======== Supplied information ========

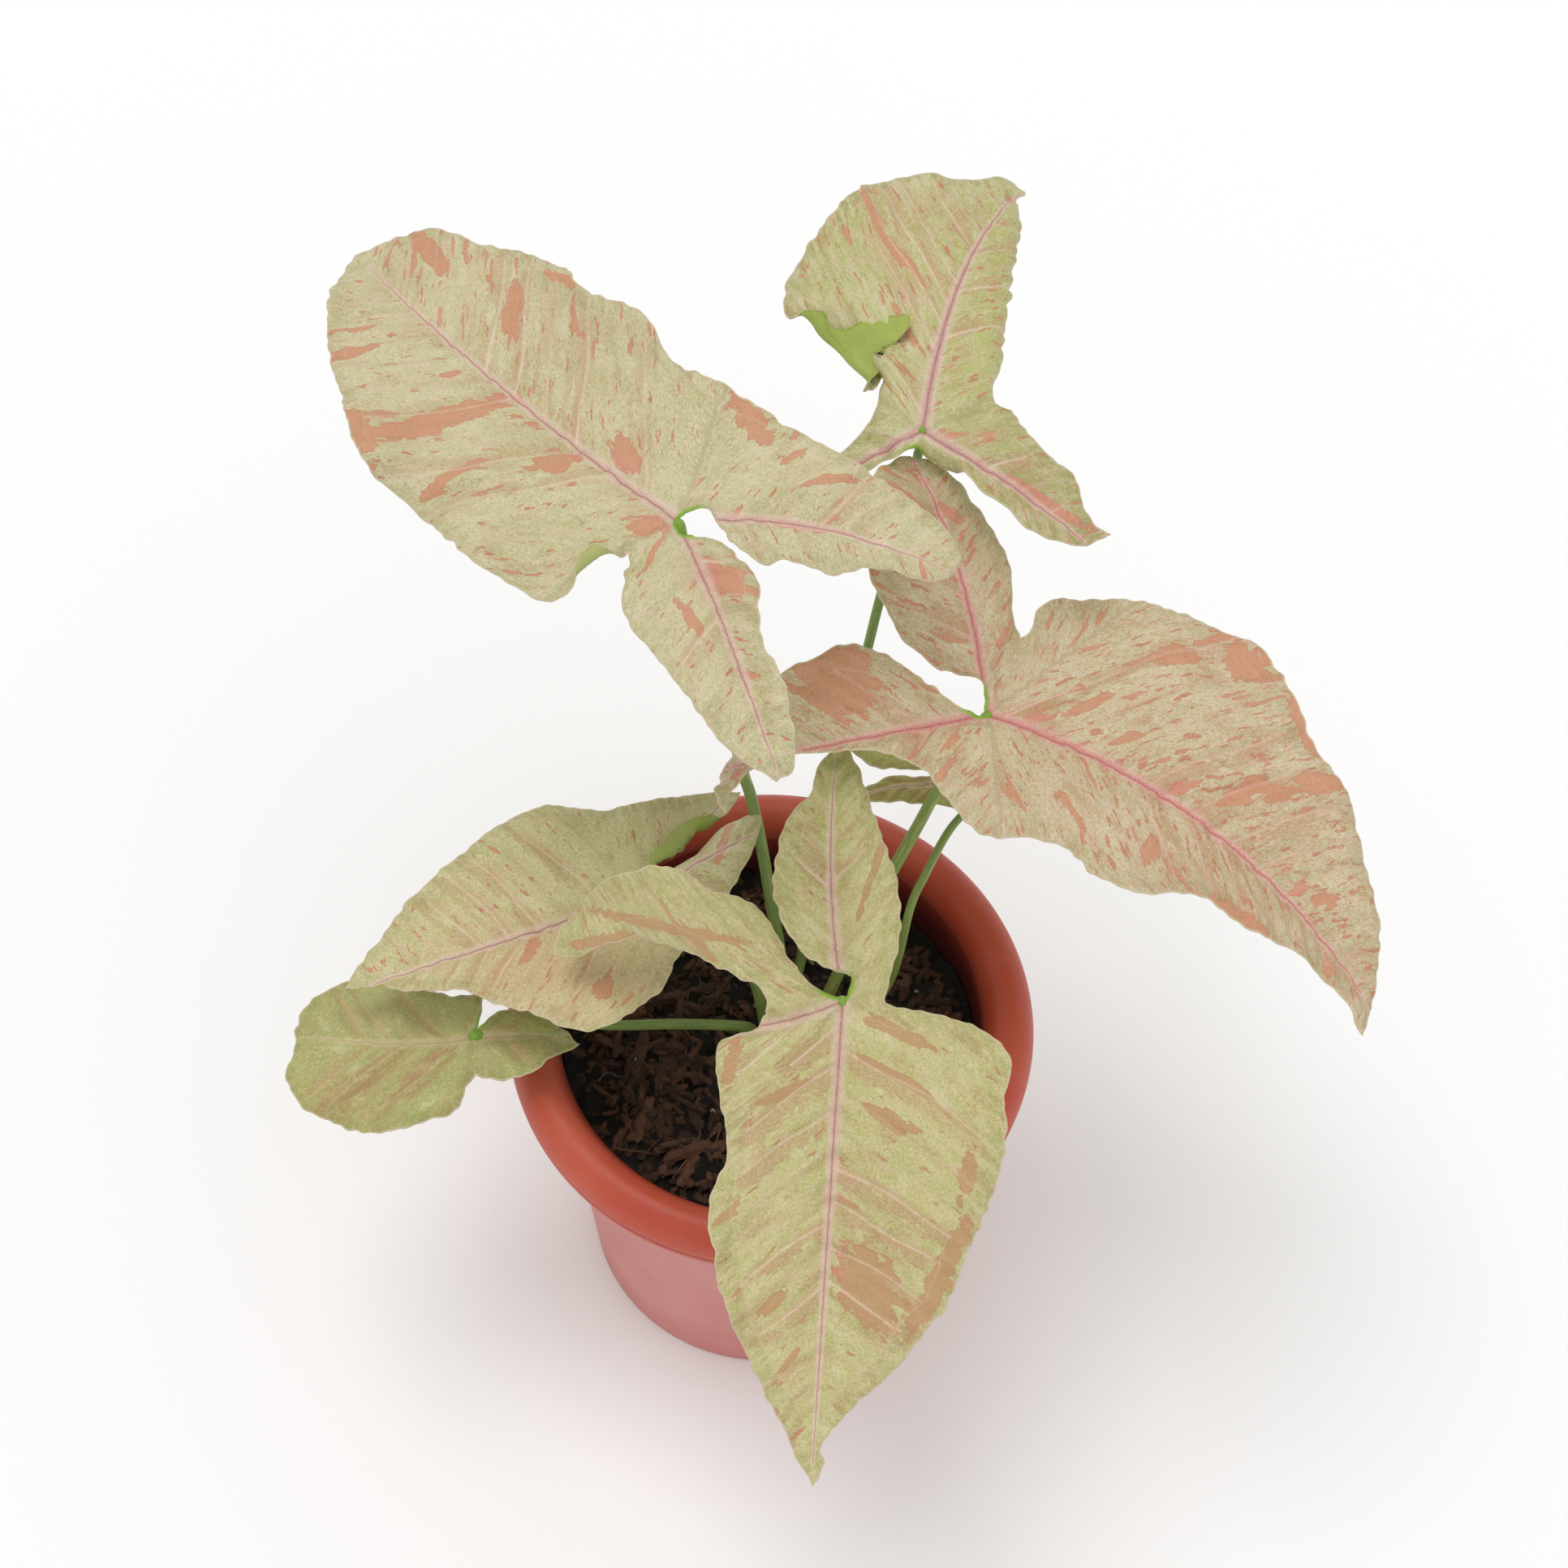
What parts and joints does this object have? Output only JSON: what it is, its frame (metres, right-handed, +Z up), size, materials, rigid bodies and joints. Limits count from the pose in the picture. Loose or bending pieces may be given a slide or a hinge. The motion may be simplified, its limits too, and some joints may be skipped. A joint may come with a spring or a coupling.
{
  "type": "arrowhead plant in a pot",
  "caption": "Potted arrowhead plant: pink-blotched arrow-shaped leaf blades on bare stalks, standing in dark bark mix in a round tapered plastic pot with a rolled rim.",
  "frame": {"origin": "Centre of the pot's flat underside, on the surface it stands on", "axes": "+Z up out of the pot along its axis, -Y towards the front that the picture shows, +X to the picture's right"},
  "size_m": [0.2688, 0.3068, 0.2842],
  "materials": {
    "pot_plastic": "terracotta-coloured moulded plastic with a soft sheen, faintly scuffed",
    "potting_mix": "damp dark bark chips and fibre",
    "leaf_blade": "satin leaf skin, cream-green with salmon-pink blotches and veins",
    "leaf_stalk": "smooth green leaf stalk with a soft sheen"
  },
  "bodies": {
    "root": {"pot": "pot_plastic", "soil": "potting_mix", "leaf_a": "leaf_blade", "leaf_b": "leaf_blade", "leaf_c": "leaf_blade", "leaf_d": "leaf_blade", "leaf_e": "leaf_blade", "leaf_f": "leaf_blade", "leaf_g": "leaf_blade", "stalk_a": "leaf_stalk", "stalk_b": "leaf_stalk", "stalk_c": "leaf_stalk", "stalk_d": "leaf_stalk", "stalk_e": "leaf_stalk", "stalk_f": "leaf_stalk", "stalk_g": "leaf_stalk"}
  },
  "joints": []
}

========

* The request: Print the complete listing again, exactly as it stands.

* Response to the task:
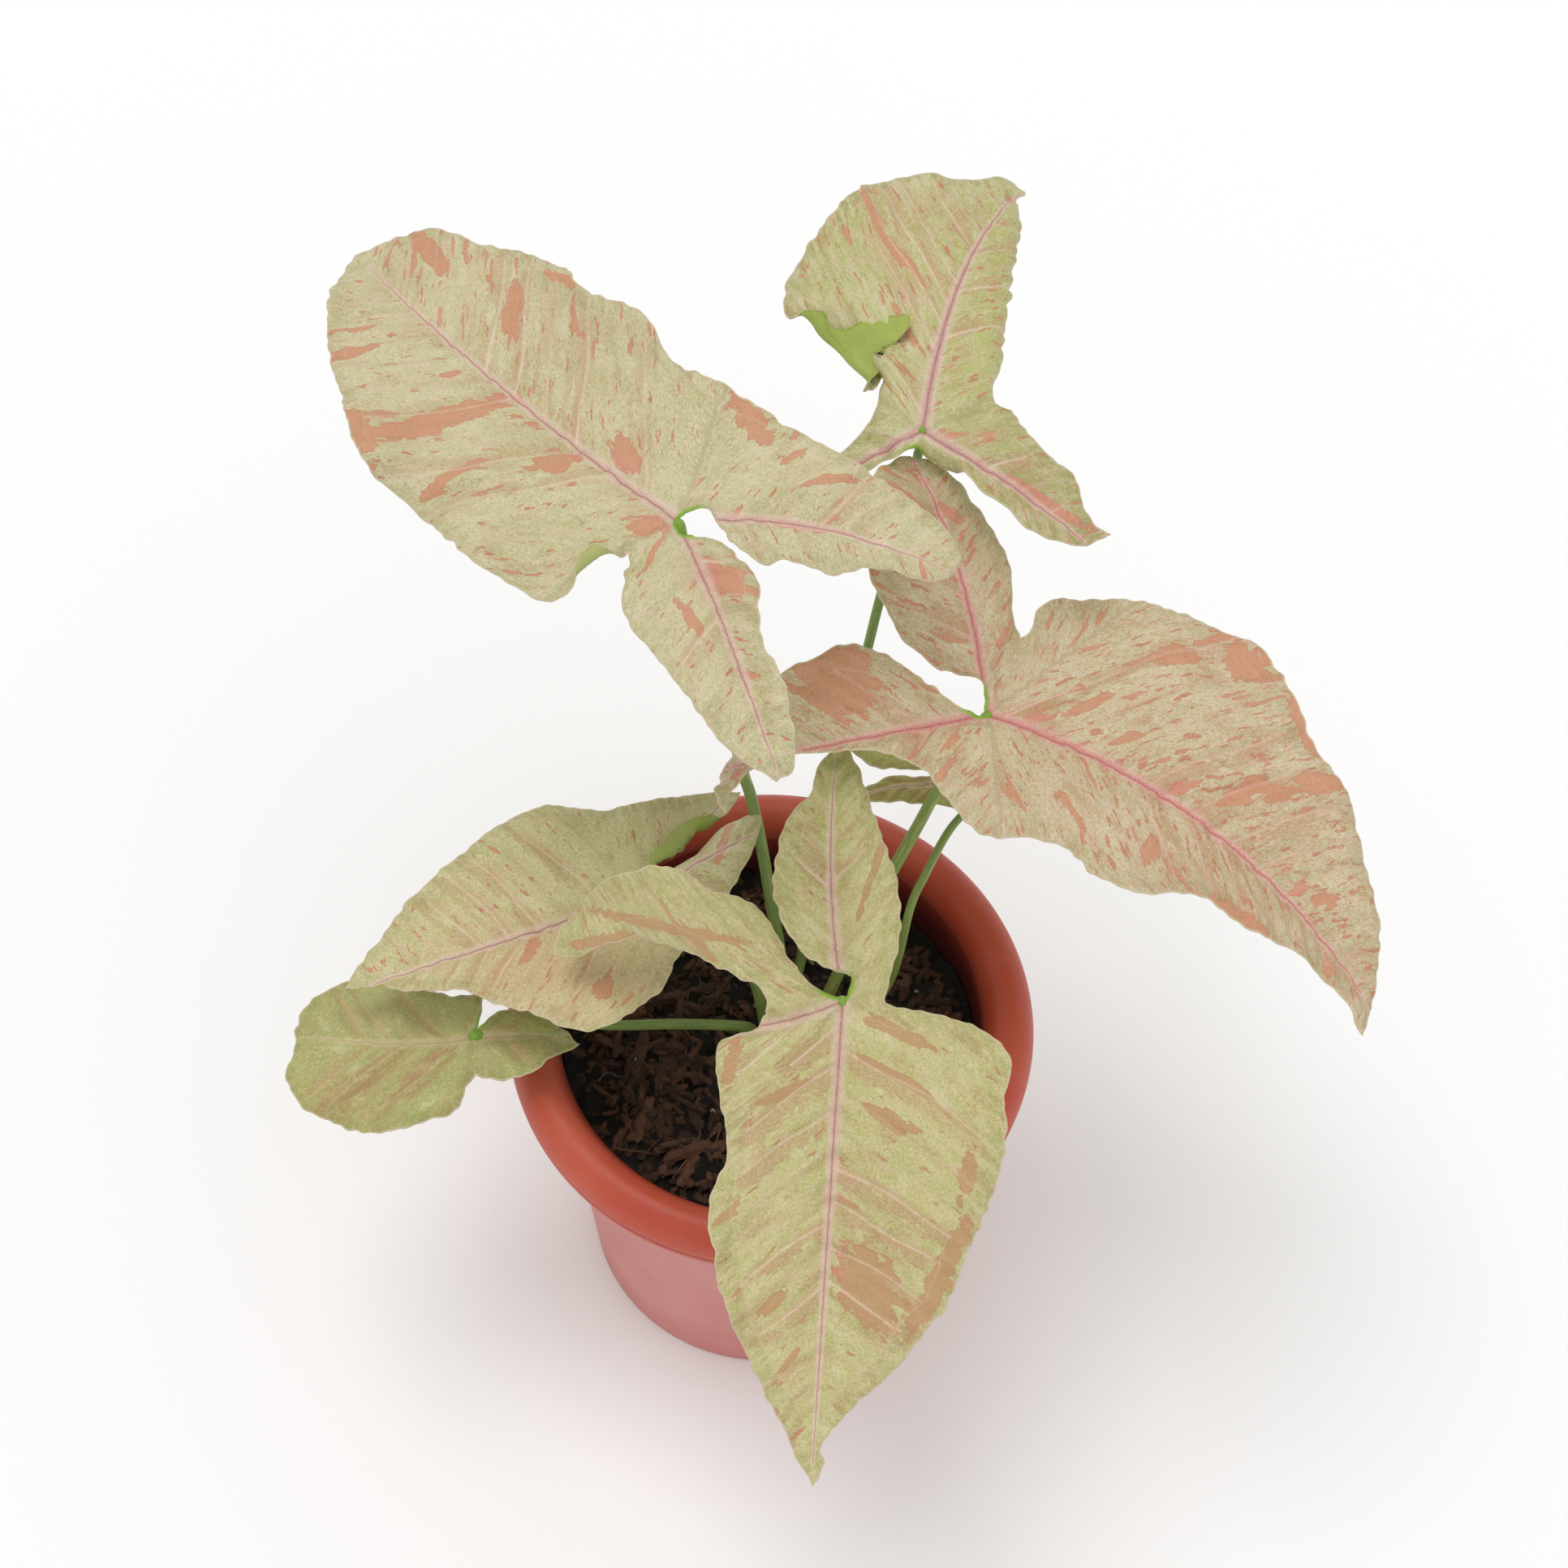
What parts and joints does this object have? Output only JSON: what it is, its frame (metres, right-handed, +Z up), size, materials, rigid bodies and joints. Limits count from the pose in the picture. Loose or bending pieces may be given a slide or a hinge. The motion may be simplified, its limits too, and some joints may be skipped. A joint may come with a spring or a coupling.
{
  "type": "arrowhead plant in a pot",
  "caption": "Potted arrowhead plant: pink-blotched arrow-shaped leaf blades on bare stalks, standing in dark bark mix in a round tapered plastic pot with a rolled rim.",
  "frame": {"origin": "Centre of the pot's flat underside, on the surface it stands on", "axes": "+Z up out of the pot along its axis, -Y towards the front that the picture shows, +X to the picture's right"},
  "size_m": [0.2688, 0.3068, 0.2842],
  "materials": {
    "pot_plastic": "terracotta-coloured moulded plastic with a soft sheen, faintly scuffed",
    "potting_mix": "damp dark bark chips and fibre",
    "leaf_blade": "satin leaf skin, cream-green with salmon-pink blotches and veins",
    "leaf_stalk": "smooth green leaf stalk with a soft sheen"
  },
  "bodies": {
    "root": {"pot": "pot_plastic", "soil": "potting_mix", "leaf_a": "leaf_blade", "leaf_b": "leaf_blade", "leaf_c": "leaf_blade", "leaf_d": "leaf_blade", "leaf_e": "leaf_blade", "leaf_f": "leaf_blade", "leaf_g": "leaf_blade", "stalk_a": "leaf_stalk", "stalk_b": "leaf_stalk", "stalk_c": "leaf_stalk", "stalk_d": "leaf_stalk", "stalk_e": "leaf_stalk", "stalk_f": "leaf_stalk", "stalk_g": "leaf_stalk"}
  },
  "joints": []
}